CHALLENGE
Output the material below in full, exactly as it is.

DATA LINES

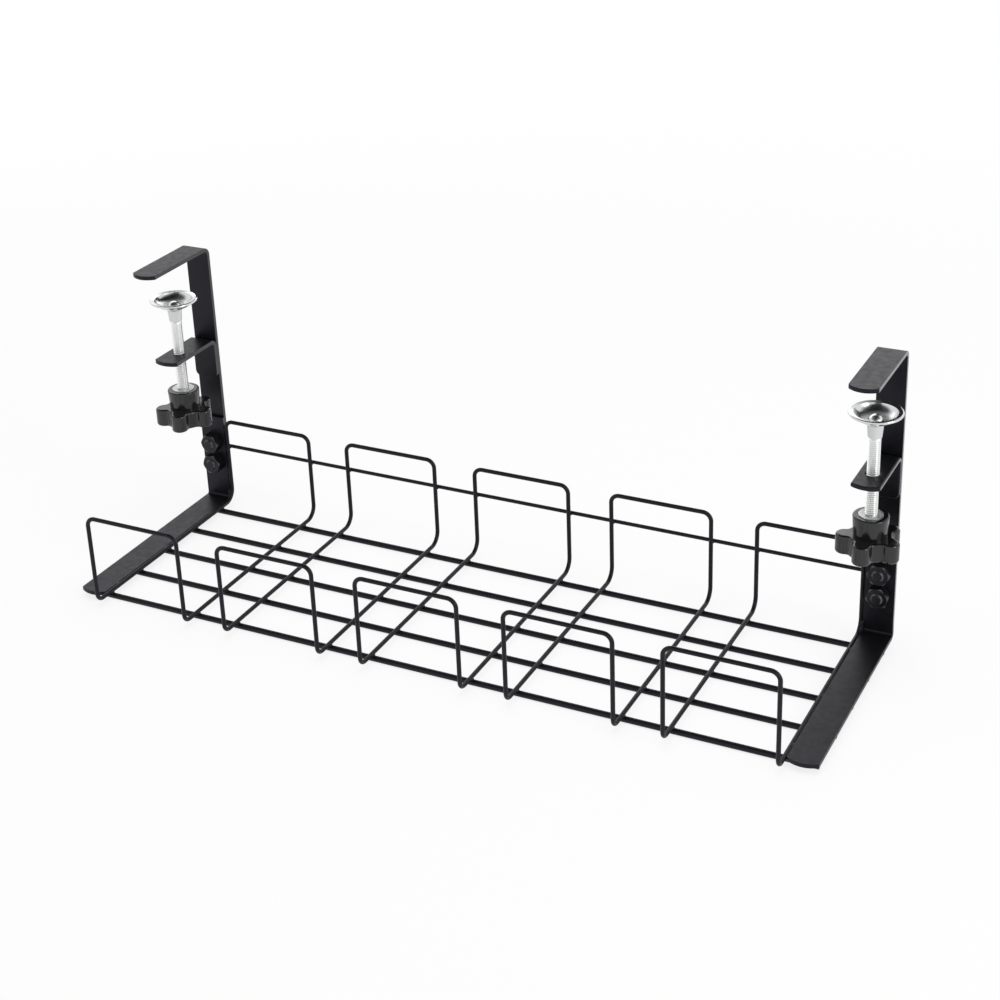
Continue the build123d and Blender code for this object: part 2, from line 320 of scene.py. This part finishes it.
def arm_welds(coat):
    """Welds under each arm's foot at the long wires, and beads between the end loops and the arms."""
    bm = bmesh.new()
    seed = ARM_WELD_SEED
    for side, sign in (("left", -1), ("right", 1)):
        low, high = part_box(f"{side}_arm")
        inner = sign * min(abs(low.x), abs(high.x))
        foot = low.z
        for n in range(LONG_COUNT):
            wire_low, wire_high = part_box(f"long_wire_{n + 1}")
            y = (wire_low.y + wire_high.y) / 2
            for along in FOOT_WELDS_IN_FROM_EDGE:
                nugget(bm, (inner + sign * along, y, foot - FOOT_WELD_DROP), FOOT_WELD, seed)
                seed += 1
        edge = inner - sign * EDGE_WELD_OUT
        for share in FOOT_EDGE_WELD_SHARES:
            y = low.y + (high.y - low.y) * share
            nugget(bm, (edge, y, foot + FOOT_EDGE_WELD_RISE), FOOT_EDGE_WELD, seed)
            seed += 1
        for step in range(BEND_BEAD_STEPS):
            rise = BEND_BEAD_LOW + (BEND_BEAD_HIGH - BEND_BEAD_LOW) * step / (BEND_BEAD_STEPS - 1)
            y = high.y - BEND_BEAD_FROM_BACK - (LEG_UPRIGHT_FROM - rise) * BEND_BEAD_LEAN
            nugget(bm, (inner - sign * BEND_BEAD_OUT, y, foot + rise), BEND_WELD, seed)
            seed += 1
        for share in LEG_EDGE_WELD_SHARES:
            z = low.z + (high.z - low.z) * share
            nugget(bm, (edge, high.y - LEG_EDGE_WELD_FROM_BACK, z), LEG_EDGE_WELD, seed)
            seed += 1
    new_piece("arm_welds", bm, "tray_frame", coat, pi)


def ease_edges(node, width, steps):
    """Rounds the sheared edges of a CAD node a little, as tumbling and coating leave them."""
    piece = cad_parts[node]
    weld = piece.modifiers.new("join_points", "WELD")
    weld.merge_threshold = SAME_POINT
    flat = piece.modifiers.new("plain_faces", "DECIMATE")
    flat.decimate_type = "DISSOLVE"
    flat.angle_limit = PLAIN_FACE_ANGLE
    bevel = piece.modifiers.new("eased_edges", "BEVEL")
    bevel.width = width
    bevel.segments = steps
    bevel.limit_method = "ANGLE"
    bevel.angle_limit = ROUNDED_EDGE_ANGLE
    bevel.harden_normals = False
    normals = piece.modifiers.new("even_shading", "WEIGHTED_NORMAL")
    normals.keep_sharp = True
    normals.weight = EVEN_SHADING_WEIGHT


# Materials

def linear(hex_colour):
    """sRGB hex colour as the linear red, green, blue and alpha that a shader takes."""
    channels = [int(hex_colour[i:i + 2], 16) / 255 for i in (1, 3, 5)]
    return tuple(c / 12.92 if c <= 0.04045 else ((c + 0.055) / 1.055) ** 2.4 for c in channels) + (1.0,)


def add(tree, kind, settings=None, inputs=None):
    """Adds a node: its own settings by name, and for each input a value or the socket that feeds it."""
    made = tree.nodes.new(kind)
    for name, value in (settings or {}).items():
        setattr(made, name, value)
    for name, value in (inputs or {}).items():
        if isinstance(value, bpy.types.NodeSocket):
            tree.links.new(value, made.inputs[name])
        else:
            made.inputs[name].default_value = value
    return made


def new_material(name):
    """Empty material, with its tree and the place of its surface output."""
    material = bpy.data.materials.new(name)
    material.use_nodes = True
    material.node_tree.nodes.clear()
    output = add(material.node_tree, "ShaderNodeOutputMaterial")
    return material, material.node_tree, output


def black_powder_coat(name, on_strip):
    """Polyester powder coat, sprayed on steel wire and strip and baked.

    Gives the eye a satin black with a faint orange peel: wide soft highlights, a grey sheen at low
    angles, and a fine grain that breaks up every reflection. On the strips' sheared edges, which
    face along X, the powder flows out smooth in the middle, which shows as a bright line at low
    angles. Near the floor the edge of an arm's foot stays as dull as the rest.
    """
    material, tree, output = new_material(name)
    grain_mm = 0.7      # real grain is about 0.15 mm, too fine to show
    peel_mm = 3.0
    cloud_mm = 28.0
    place = add(tree, "ShaderNodeTexCoord").outputs["Object"]
    cloud = add(tree, "ShaderNodeTexNoise", {}, {
        "Vector": place, "Scale": METRE_IN_MM / cloud_mm, "Detail": 3.0,
    })
    peel = add(tree, "ShaderNodeTexNoise", {}, {
        "Vector": place, "Scale": METRE_IN_MM / peel_mm, "Detail": 2.0,
    })
    grain = add(tree, "ShaderNodeTexNoise", {}, {
        "Vector": place, "Scale": METRE_IN_MM / grain_mm, "Detail": 2.0,
    })
    colour = add(tree, "ShaderNodeMix", {"data_type": "RGBA"}, {
        "Factor": cloud.outputs["Fac"], MIX_FIRST: linear("#08080b"), MIX_SECOND: linear("#101114"),
    })
    rough = add(tree, "ShaderNodeMapRange", {}, {
        "Value": peel.outputs["Fac"], "From Min": NOISE_LOW, "From Max": NOISE_HIGH,
        "To Min": 0.36, "To Max": 0.46,
    })
    bump_peel = add(tree, "ShaderNodeBump", {}, {
        "Height": peel.outputs["Fac"], "Strength": 0.25, "Distance": 0.05 * MM,
    })
    bump_grain = add(tree, "ShaderNodeBump", {}, {
        "Height": grain.outputs["Fac"], "Strength": 0.35, "Distance": 0.03 * MM,
        "Normal": bump_peel.outputs["Normal"],
    })
    shader = add(tree, "ShaderNodeBsdfPrincipled", {}, {
        "Base Color": colour.outputs[MIX_RESULT], "Roughness": rough.outputs["Result"], "IOR": 1.5,
        "Specular IOR Level": 0.3, "Specular Tint": linear("#e9e6fb"),
        "Normal": bump_grain.outputs["Normal"],
    })
    if on_strip:
        # Cosine of the angle between the face and the X axis, and height over the floor
        rounded_part, sheared_part = 0.9, 0.98
        foot_part, leg_part = 5 * MM, 14 * MM
        facing = add(tree, "ShaderNodeNewGeometry").outputs["Normal"]
        split = add(tree, "ShaderNodeSeparateXYZ", {}, {"Vector": facing})
        sideways = add(tree, "ShaderNodeMath", {"operation": "ABSOLUTE"}, {0: split.outputs["X"]})
        flowed = add(tree, "ShaderNodeMapRange", {"interpolation_type": "SMOOTHSTEP"}, {
            "Value": sideways.outputs[0], "From Min": rounded_part, "From Max": sheared_part,
        })
        height = add(tree, "ShaderNodeSeparateXYZ", {}, {"Vector": place}).outputs["Z"]
        above_foot = add(tree, "ShaderNodeMapRange", {"interpolation_type": "SMOOTHSTEP"}, {
            "Value": height, "From Min": foot_part, "From Max": leg_part,
        })
        bright_line = add(tree, "ShaderNodeMath", {"operation": "MULTIPLY"}, {
            0: flowed.outputs["Result"], 1: above_foot.outputs["Result"],
        })
        tree.links.new(bright_line.outputs[0], shader.inputs["Coat Weight"])
        shader.inputs["Coat Roughness"].default_value = 0.08
        shader.inputs["Coat IOR"].default_value = 1.32
    tree.links.new(shader.outputs["BSDF"], output.inputs["Surface"])
    return material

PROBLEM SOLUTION
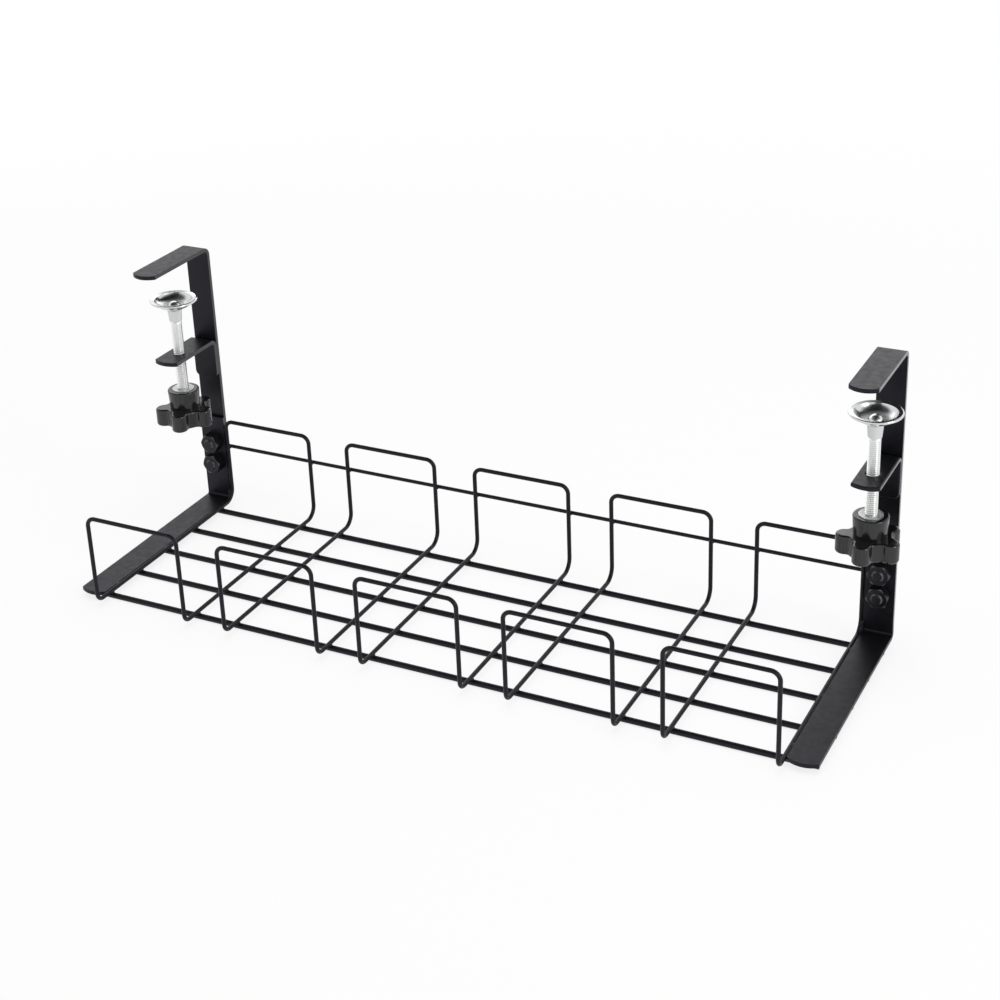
Continue the build123d and Blender code for this object: part 2, from line 320 of scene.py. This part finishes it.
def arm_welds(coat):
    """Welds under each arm's foot at the long wires, and beads between the end loops and the arms."""
    bm = bmesh.new()
    seed = ARM_WELD_SEED
    for side, sign in (("left", -1), ("right", 1)):
        low, high = part_box(f"{side}_arm")
        inner = sign * min(abs(low.x), abs(high.x))
        foot = low.z
        for n in range(LONG_COUNT):
            wire_low, wire_high = part_box(f"long_wire_{n + 1}")
            y = (wire_low.y + wire_high.y) / 2
            for along in FOOT_WELDS_IN_FROM_EDGE:
                nugget(bm, (inner + sign * along, y, foot - FOOT_WELD_DROP), FOOT_WELD, seed)
                seed += 1
        edge = inner - sign * EDGE_WELD_OUT
        for share in FOOT_EDGE_WELD_SHARES:
            y = low.y + (high.y - low.y) * share
            nugget(bm, (edge, y, foot + FOOT_EDGE_WELD_RISE), FOOT_EDGE_WELD, seed)
            seed += 1
        for step in range(BEND_BEAD_STEPS):
            rise = BEND_BEAD_LOW + (BEND_BEAD_HIGH - BEND_BEAD_LOW) * step / (BEND_BEAD_STEPS - 1)
            y = high.y - BEND_BEAD_FROM_BACK - (LEG_UPRIGHT_FROM - rise) * BEND_BEAD_LEAN
            nugget(bm, (inner - sign * BEND_BEAD_OUT, y, foot + rise), BEND_WELD, seed)
            seed += 1
        for share in LEG_EDGE_WELD_SHARES:
            z = low.z + (high.z - low.z) * share
            nugget(bm, (edge, high.y - LEG_EDGE_WELD_FROM_BACK, z), LEG_EDGE_WELD, seed)
            seed += 1
    new_piece("arm_welds", bm, "tray_frame", coat, pi)


def ease_edges(node, width, steps):
    """Rounds the sheared edges of a CAD node a little, as tumbling and coating leave them."""
    piece = cad_parts[node]
    weld = piece.modifiers.new("join_points", "WELD")
    weld.merge_threshold = SAME_POINT
    flat = piece.modifiers.new("plain_faces", "DECIMATE")
    flat.decimate_type = "DISSOLVE"
    flat.angle_limit = PLAIN_FACE_ANGLE
    bevel = piece.modifiers.new("eased_edges", "BEVEL")
    bevel.width = width
    bevel.segments = steps
    bevel.limit_method = "ANGLE"
    bevel.angle_limit = ROUNDED_EDGE_ANGLE
    bevel.harden_normals = False
    normals = piece.modifiers.new("even_shading", "WEIGHTED_NORMAL")
    normals.keep_sharp = True
    normals.weight = EVEN_SHADING_WEIGHT


# Materials

def linear(hex_colour):
    """sRGB hex colour as the linear red, green, blue and alpha that a shader takes."""
    channels = [int(hex_colour[i:i + 2], 16) / 255 for i in (1, 3, 5)]
    return tuple(c / 12.92 if c <= 0.04045 else ((c + 0.055) / 1.055) ** 2.4 for c in channels) + (1.0,)


def add(tree, kind, settings=None, inputs=None):
    """Adds a node: its own settings by name, and for each input a value or the socket that feeds it."""
    made = tree.nodes.new(kind)
    for name, value in (settings or {}).items():
        setattr(made, name, value)
    for name, value in (inputs or {}).items():
        if isinstance(value, bpy.types.NodeSocket):
            tree.links.new(value, made.inputs[name])
        else:
            made.inputs[name].default_value = value
    return made


def new_material(name):
    """Empty material, with its tree and the place of its surface output."""
    material = bpy.data.materials.new(name)
    material.use_nodes = True
    material.node_tree.nodes.clear()
    output = add(material.node_tree, "ShaderNodeOutputMaterial")
    return material, material.node_tree, output


def black_powder_coat(name, on_strip):
    """Polyester powder coat, sprayed on steel wire and strip and baked.

    Gives the eye a satin black with a faint orange peel: wide soft highlights, a grey sheen at low
    angles, and a fine grain that breaks up every reflection. On the strips' sheared edges, which
    face along X, the powder flows out smooth in the middle, which shows as a bright line at low
    angles. Near the floor the edge of an arm's foot stays as dull as the rest.
    """
    material, tree, output = new_material(name)
    grain_mm = 0.7      # real grain is about 0.15 mm, too fine to show
    peel_mm = 3.0
    cloud_mm = 28.0
    place = add(tree, "ShaderNodeTexCoord").outputs["Object"]
    cloud = add(tree, "ShaderNodeTexNoise", {}, {
        "Vector": place, "Scale": METRE_IN_MM / cloud_mm, "Detail": 3.0,
    })
    peel = add(tree, "ShaderNodeTexNoise", {}, {
        "Vector": place, "Scale": METRE_IN_MM / peel_mm, "Detail": 2.0,
    })
    grain = add(tree, "ShaderNodeTexNoise", {}, {
        "Vector": place, "Scale": METRE_IN_MM / grain_mm, "Detail": 2.0,
    })
    colour = add(tree, "ShaderNodeMix", {"data_type": "RGBA"}, {
        "Factor": cloud.outputs["Fac"], MIX_FIRST: linear("#08080b"), MIX_SECOND: linear("#101114"),
    })
    rough = add(tree, "ShaderNodeMapRange", {}, {
        "Value": peel.outputs["Fac"], "From Min": NOISE_LOW, "From Max": NOISE_HIGH,
        "To Min": 0.36, "To Max": 0.46,
    })
    bump_peel = add(tree, "ShaderNodeBump", {}, {
        "Height": peel.outputs["Fac"], "Strength": 0.25, "Distance": 0.05 * MM,
    })
    bump_grain = add(tree, "ShaderNodeBump", {}, {
        "Height": grain.outputs["Fac"], "Strength": 0.35, "Distance": 0.03 * MM,
        "Normal": bump_peel.outputs["Normal"],
    })
    shader = add(tree, "ShaderNodeBsdfPrincipled", {}, {
        "Base Color": colour.outputs[MIX_RESULT], "Roughness": rough.outputs["Result"], "IOR": 1.5,
        "Specular IOR Level": 0.3, "Specular Tint": linear("#e9e6fb"),
        "Normal": bump_grain.outputs["Normal"],
    })
    if on_strip:
        # Cosine of the angle between the face and the X axis, and height over the floor
        rounded_part, sheared_part = 0.9, 0.98
        foot_part, leg_part = 5 * MM, 14 * MM
        facing = add(tree, "ShaderNodeNewGeometry").outputs["Normal"]
        split = add(tree, "ShaderNodeSeparateXYZ", {}, {"Vector": facing})
        sideways = add(tree, "ShaderNodeMath", {"operation": "ABSOLUTE"}, {0: split.outputs["X"]})
        flowed = add(tree, "ShaderNodeMapRange", {"interpolation_type": "SMOOTHSTEP"}, {
            "Value": sideways.outputs[0], "From Min": rounded_part, "From Max": sheared_part,
        })
        height = add(tree, "ShaderNodeSeparateXYZ", {}, {"Vector": place}).outputs["Z"]
        above_foot = add(tree, "ShaderNodeMapRange", {"interpolation_type": "SMOOTHSTEP"}, {
            "Value": height, "From Min": foot_part, "From Max": leg_part,
        })
        bright_line = add(tree, "ShaderNodeMath", {"operation": "MULTIPLY"}, {
            0: flowed.outputs["Result"], 1: above_foot.outputs["Result"],
        })
        tree.links.new(bright_line.outputs[0], shader.inputs["Coat Weight"])
        shader.inputs["Coat Roughness"].default_value = 0.08
        shader.inputs["Coat IOR"].default_value = 1.32
    tree.links.new(shader.outputs["BSDF"], output.inputs["Surface"])
    return material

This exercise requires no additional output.